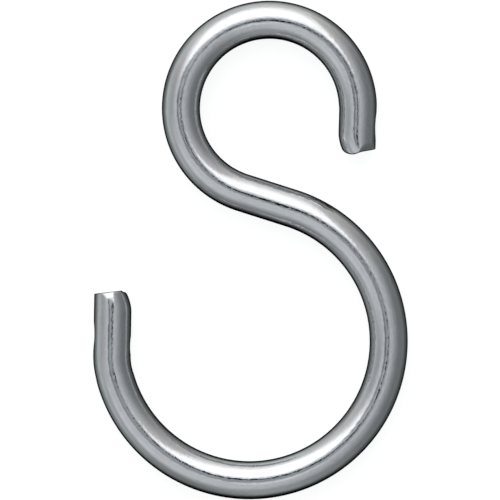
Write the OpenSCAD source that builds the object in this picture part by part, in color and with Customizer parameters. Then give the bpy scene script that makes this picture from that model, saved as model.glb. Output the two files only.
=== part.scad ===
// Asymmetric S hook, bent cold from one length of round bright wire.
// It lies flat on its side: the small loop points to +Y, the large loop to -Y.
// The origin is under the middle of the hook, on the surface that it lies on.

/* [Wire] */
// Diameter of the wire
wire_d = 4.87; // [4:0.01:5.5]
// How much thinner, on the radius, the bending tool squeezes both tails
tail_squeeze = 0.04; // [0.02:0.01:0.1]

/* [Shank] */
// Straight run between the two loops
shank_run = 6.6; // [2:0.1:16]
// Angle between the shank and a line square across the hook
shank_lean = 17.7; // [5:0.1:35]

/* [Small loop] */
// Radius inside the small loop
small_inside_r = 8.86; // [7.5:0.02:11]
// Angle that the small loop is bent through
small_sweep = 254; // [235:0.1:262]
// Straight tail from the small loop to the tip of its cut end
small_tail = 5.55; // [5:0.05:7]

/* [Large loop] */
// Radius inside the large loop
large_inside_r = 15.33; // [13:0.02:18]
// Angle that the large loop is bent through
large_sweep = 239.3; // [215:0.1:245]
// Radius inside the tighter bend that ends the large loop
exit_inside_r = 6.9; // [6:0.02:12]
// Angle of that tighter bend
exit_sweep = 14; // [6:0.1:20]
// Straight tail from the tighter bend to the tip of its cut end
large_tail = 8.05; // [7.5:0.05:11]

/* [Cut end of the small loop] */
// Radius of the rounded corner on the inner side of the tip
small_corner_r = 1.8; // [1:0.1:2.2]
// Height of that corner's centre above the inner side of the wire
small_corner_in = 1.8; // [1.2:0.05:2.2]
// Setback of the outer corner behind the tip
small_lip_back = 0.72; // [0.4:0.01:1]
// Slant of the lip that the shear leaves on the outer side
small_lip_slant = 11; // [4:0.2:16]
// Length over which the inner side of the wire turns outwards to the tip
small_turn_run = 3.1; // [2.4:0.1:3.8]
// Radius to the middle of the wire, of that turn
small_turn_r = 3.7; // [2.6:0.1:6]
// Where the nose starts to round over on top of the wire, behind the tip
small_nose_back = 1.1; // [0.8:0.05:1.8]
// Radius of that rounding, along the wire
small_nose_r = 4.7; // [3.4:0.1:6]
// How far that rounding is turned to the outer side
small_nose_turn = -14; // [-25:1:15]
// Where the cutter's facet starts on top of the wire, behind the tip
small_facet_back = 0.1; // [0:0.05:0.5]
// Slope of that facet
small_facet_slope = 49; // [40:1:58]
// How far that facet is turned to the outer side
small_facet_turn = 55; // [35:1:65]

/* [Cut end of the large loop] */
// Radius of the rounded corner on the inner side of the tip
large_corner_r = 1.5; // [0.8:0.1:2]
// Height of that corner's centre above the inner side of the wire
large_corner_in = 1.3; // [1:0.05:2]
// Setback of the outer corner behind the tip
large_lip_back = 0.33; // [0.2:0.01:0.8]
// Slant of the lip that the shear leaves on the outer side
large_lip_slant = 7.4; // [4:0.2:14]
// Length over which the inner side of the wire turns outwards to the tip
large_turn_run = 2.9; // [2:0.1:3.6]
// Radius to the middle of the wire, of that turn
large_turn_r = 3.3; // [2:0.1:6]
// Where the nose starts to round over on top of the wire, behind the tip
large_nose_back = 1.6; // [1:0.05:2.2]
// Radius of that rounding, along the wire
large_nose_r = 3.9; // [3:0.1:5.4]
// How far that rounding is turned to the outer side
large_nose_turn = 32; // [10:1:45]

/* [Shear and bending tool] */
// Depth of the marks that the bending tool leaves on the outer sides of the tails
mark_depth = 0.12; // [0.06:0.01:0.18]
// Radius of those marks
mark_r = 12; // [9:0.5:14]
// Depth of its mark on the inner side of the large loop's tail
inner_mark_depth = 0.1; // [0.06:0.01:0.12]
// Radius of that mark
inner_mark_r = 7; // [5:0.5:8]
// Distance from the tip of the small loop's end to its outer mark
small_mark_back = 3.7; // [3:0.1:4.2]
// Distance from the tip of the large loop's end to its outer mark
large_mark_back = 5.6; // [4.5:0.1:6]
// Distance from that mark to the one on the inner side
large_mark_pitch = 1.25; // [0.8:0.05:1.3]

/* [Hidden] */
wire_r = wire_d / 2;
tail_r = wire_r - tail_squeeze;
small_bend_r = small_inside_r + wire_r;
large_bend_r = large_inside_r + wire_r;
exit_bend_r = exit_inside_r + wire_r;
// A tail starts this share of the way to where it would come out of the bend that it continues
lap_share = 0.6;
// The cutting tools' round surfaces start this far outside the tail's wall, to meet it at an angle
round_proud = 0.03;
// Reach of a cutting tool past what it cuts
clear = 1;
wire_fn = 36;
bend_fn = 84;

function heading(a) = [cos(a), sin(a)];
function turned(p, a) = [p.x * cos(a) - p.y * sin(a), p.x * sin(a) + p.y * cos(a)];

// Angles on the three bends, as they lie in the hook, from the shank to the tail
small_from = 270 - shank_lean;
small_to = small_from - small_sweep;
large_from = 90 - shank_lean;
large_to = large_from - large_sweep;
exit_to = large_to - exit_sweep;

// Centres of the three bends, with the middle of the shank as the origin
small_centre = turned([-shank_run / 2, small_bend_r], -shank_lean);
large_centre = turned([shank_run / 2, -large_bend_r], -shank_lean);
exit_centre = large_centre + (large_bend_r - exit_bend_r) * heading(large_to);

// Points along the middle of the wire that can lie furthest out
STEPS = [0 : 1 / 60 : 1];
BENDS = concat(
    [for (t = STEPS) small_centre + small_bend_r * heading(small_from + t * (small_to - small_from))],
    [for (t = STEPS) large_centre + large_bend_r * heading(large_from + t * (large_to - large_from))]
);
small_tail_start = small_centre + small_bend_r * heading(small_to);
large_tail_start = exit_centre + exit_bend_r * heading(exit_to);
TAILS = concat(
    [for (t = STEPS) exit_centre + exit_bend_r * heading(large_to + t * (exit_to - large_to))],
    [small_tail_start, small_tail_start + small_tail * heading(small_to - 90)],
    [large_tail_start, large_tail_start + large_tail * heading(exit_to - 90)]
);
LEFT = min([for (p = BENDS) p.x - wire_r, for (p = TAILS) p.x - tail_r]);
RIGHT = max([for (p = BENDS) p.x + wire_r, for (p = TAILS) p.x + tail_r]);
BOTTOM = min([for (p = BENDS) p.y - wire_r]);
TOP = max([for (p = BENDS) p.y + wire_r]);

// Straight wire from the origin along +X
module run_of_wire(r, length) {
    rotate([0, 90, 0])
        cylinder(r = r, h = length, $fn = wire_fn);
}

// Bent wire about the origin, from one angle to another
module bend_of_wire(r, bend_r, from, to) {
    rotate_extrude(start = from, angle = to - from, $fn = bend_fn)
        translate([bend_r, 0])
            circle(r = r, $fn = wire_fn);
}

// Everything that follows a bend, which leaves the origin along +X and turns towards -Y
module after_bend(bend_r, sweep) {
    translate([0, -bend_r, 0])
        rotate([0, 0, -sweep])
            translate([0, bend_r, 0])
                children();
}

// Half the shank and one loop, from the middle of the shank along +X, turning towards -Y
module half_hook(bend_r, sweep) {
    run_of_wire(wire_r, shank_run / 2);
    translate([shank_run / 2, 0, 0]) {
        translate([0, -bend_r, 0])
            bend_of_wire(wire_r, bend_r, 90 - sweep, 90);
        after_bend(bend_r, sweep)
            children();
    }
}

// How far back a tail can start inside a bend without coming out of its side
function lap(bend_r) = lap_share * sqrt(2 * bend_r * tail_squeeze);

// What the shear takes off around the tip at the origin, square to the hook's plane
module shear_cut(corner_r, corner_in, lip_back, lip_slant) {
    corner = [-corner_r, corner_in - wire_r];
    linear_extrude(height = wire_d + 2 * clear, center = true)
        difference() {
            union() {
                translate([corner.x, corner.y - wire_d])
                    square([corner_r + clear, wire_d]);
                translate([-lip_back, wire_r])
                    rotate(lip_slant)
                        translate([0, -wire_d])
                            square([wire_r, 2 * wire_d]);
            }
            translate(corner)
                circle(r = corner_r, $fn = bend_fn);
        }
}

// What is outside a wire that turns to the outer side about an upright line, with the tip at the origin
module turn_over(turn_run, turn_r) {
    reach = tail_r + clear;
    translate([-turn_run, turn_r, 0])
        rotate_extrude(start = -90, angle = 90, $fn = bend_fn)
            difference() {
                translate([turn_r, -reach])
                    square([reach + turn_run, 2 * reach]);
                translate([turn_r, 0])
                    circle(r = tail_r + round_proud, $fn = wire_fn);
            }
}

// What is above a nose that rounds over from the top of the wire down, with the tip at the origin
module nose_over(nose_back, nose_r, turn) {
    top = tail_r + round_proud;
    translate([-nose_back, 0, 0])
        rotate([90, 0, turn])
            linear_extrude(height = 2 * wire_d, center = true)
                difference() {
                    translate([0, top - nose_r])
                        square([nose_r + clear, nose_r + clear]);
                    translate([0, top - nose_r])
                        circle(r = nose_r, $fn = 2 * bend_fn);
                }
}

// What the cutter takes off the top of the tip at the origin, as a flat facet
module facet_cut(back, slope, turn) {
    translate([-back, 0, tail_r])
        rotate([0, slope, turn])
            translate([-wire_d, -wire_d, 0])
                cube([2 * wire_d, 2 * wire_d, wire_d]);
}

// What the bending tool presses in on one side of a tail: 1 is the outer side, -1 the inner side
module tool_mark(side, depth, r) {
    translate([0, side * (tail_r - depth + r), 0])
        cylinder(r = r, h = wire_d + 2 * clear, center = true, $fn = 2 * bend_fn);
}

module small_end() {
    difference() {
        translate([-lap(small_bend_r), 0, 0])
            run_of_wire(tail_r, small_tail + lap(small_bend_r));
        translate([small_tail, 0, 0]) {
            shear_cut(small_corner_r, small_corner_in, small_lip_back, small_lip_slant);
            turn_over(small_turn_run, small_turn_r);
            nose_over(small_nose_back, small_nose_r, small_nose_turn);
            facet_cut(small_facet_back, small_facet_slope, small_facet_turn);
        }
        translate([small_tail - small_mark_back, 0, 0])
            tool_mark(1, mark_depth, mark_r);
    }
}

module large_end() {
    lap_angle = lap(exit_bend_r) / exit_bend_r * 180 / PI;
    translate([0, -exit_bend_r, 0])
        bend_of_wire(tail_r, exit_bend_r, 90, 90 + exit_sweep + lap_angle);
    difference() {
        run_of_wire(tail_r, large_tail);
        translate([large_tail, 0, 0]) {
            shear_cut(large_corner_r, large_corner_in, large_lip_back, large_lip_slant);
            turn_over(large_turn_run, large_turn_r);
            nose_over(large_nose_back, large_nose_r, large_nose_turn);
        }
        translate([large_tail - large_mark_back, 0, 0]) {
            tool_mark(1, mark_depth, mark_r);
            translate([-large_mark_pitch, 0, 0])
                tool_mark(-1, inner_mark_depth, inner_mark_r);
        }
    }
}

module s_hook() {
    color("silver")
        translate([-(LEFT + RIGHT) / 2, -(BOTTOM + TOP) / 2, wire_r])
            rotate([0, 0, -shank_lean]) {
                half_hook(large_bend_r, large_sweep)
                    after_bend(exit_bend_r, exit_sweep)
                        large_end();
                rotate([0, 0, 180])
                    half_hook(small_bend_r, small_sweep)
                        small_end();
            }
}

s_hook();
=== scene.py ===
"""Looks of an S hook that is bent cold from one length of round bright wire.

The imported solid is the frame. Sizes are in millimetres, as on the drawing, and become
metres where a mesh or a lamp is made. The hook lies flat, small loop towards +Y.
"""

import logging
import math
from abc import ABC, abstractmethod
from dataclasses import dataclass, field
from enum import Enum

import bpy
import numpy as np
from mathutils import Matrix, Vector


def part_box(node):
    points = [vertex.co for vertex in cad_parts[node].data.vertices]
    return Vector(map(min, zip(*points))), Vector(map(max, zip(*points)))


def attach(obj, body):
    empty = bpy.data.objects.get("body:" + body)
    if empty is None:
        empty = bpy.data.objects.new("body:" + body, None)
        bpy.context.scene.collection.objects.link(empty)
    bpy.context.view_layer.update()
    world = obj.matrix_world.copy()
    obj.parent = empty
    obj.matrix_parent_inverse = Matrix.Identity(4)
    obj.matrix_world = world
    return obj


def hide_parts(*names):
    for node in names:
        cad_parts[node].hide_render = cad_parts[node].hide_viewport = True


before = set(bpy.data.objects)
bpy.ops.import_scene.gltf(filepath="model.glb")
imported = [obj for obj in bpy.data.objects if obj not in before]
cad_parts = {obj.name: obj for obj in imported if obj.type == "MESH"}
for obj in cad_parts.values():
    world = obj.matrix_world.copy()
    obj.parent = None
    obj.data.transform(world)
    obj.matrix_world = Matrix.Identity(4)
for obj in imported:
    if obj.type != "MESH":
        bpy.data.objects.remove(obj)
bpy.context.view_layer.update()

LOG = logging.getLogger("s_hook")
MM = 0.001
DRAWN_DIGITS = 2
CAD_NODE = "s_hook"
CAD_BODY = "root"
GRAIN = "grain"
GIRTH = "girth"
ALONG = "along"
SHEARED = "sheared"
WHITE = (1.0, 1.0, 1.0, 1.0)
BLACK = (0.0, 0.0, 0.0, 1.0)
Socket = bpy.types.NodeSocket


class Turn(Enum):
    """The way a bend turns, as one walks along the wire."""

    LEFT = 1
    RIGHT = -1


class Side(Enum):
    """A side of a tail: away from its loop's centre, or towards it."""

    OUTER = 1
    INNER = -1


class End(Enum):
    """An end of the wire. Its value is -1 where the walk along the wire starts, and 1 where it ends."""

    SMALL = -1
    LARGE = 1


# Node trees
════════
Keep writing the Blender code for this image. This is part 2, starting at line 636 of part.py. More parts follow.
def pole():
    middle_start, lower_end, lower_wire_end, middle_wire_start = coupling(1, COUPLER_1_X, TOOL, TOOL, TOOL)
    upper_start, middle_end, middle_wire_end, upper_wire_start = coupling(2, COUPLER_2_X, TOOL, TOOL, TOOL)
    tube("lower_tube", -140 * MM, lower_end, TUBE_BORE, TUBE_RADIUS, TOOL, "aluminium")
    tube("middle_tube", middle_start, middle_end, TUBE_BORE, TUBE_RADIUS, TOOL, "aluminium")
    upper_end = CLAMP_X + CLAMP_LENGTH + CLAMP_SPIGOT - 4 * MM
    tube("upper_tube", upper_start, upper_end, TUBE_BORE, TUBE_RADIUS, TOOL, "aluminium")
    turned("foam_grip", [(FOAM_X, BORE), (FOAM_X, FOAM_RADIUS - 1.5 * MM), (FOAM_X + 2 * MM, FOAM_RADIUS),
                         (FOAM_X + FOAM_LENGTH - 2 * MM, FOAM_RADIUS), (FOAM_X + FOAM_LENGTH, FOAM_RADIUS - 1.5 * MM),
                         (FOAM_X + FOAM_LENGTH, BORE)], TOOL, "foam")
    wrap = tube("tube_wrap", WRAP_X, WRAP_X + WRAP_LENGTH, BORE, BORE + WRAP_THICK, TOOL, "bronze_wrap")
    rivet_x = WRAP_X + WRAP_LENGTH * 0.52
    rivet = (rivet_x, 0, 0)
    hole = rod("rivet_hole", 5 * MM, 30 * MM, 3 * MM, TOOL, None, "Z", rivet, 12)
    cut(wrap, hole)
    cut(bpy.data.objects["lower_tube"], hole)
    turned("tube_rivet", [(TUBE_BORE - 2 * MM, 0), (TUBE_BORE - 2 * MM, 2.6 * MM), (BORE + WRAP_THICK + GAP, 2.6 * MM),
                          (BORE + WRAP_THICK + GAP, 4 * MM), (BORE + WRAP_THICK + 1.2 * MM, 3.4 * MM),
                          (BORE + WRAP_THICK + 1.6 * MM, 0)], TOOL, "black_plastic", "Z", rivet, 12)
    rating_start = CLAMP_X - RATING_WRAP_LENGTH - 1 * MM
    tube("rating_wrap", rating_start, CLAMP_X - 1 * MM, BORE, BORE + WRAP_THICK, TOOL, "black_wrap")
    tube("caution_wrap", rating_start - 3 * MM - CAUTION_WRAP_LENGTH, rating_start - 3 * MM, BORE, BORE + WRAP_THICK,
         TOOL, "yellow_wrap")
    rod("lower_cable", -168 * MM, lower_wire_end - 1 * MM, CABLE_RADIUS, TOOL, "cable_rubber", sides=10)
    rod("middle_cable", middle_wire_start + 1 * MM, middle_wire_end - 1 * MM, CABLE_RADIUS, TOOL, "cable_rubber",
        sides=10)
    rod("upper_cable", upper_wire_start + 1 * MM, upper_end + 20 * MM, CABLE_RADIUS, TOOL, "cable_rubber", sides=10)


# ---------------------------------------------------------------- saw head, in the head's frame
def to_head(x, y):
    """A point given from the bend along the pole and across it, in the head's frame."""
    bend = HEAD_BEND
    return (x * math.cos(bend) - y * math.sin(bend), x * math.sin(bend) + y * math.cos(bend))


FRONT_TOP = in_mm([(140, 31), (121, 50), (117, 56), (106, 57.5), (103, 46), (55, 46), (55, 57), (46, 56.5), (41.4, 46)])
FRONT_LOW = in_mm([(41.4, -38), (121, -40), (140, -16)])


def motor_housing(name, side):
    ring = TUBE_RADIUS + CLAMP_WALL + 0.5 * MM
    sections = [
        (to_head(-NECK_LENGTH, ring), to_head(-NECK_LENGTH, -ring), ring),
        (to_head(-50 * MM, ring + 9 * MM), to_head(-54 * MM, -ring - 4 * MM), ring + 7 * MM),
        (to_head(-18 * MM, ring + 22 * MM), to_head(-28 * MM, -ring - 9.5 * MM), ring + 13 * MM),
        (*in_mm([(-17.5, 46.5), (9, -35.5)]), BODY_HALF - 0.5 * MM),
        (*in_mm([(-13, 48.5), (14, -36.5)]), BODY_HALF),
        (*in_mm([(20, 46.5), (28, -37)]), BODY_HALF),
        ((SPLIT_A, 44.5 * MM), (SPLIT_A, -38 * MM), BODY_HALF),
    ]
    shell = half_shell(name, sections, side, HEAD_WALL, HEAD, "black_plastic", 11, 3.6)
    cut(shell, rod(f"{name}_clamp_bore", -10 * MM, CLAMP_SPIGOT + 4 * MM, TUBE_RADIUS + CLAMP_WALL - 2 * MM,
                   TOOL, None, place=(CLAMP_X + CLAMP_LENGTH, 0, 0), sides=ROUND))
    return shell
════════
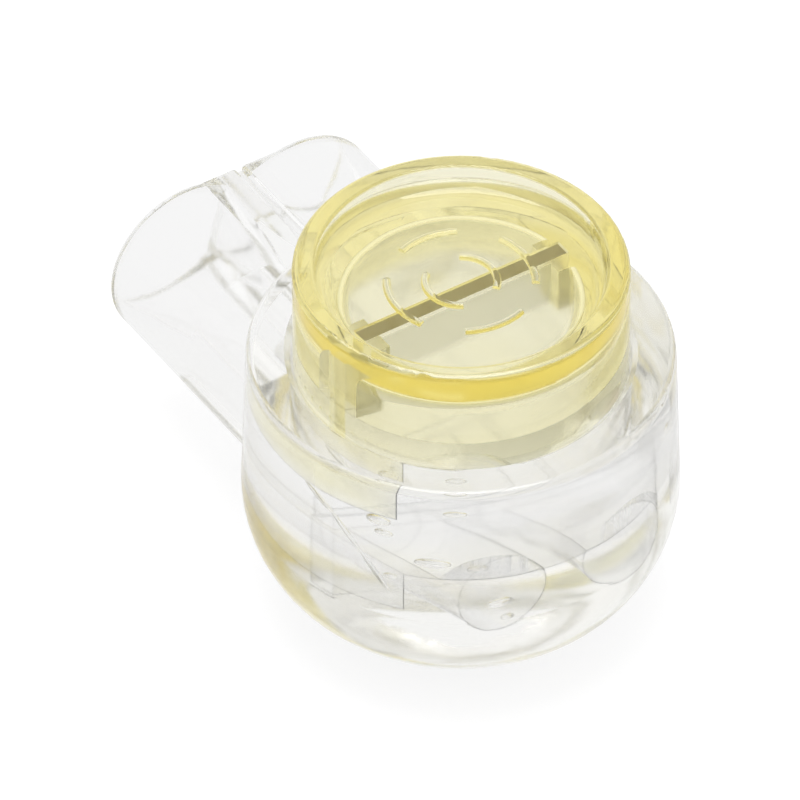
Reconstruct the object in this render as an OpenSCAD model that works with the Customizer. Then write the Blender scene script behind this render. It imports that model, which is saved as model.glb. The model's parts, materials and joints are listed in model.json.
════════
**Written problem**
Extract only the lines from the line with "rotate([0, 0, 180])" through the line with "zip(*points))), Vector(map(max, zip(*points)))", keeping both end lines exactly as they are.

**Solution to this problem**
                rotate([0, 0, 180])
                    half_hook(small_bend_r, small_sweep)
                        small_end();
            }
}

s_hook();
=== scene.py ===
"""Looks of an S hook that is bent cold from one length of round bright wire.

The imported solid is the frame. Sizes are in millimetres, as on the drawing, and become
metres where a mesh or a lamp is made. The hook lies flat, small loop towards +Y.
"""

import logging
import math
from abc import ABC, abstractmethod
from dataclasses import dataclass, field
from enum import Enum

import bpy
import numpy as np
from mathutils import Matrix, Vector


def part_box(node):
    points = [vertex.co for vertex in cad_parts[node].data.vertices]
    return Vector(map(min, zip(*points))), Vector(map(max, zip(*points)))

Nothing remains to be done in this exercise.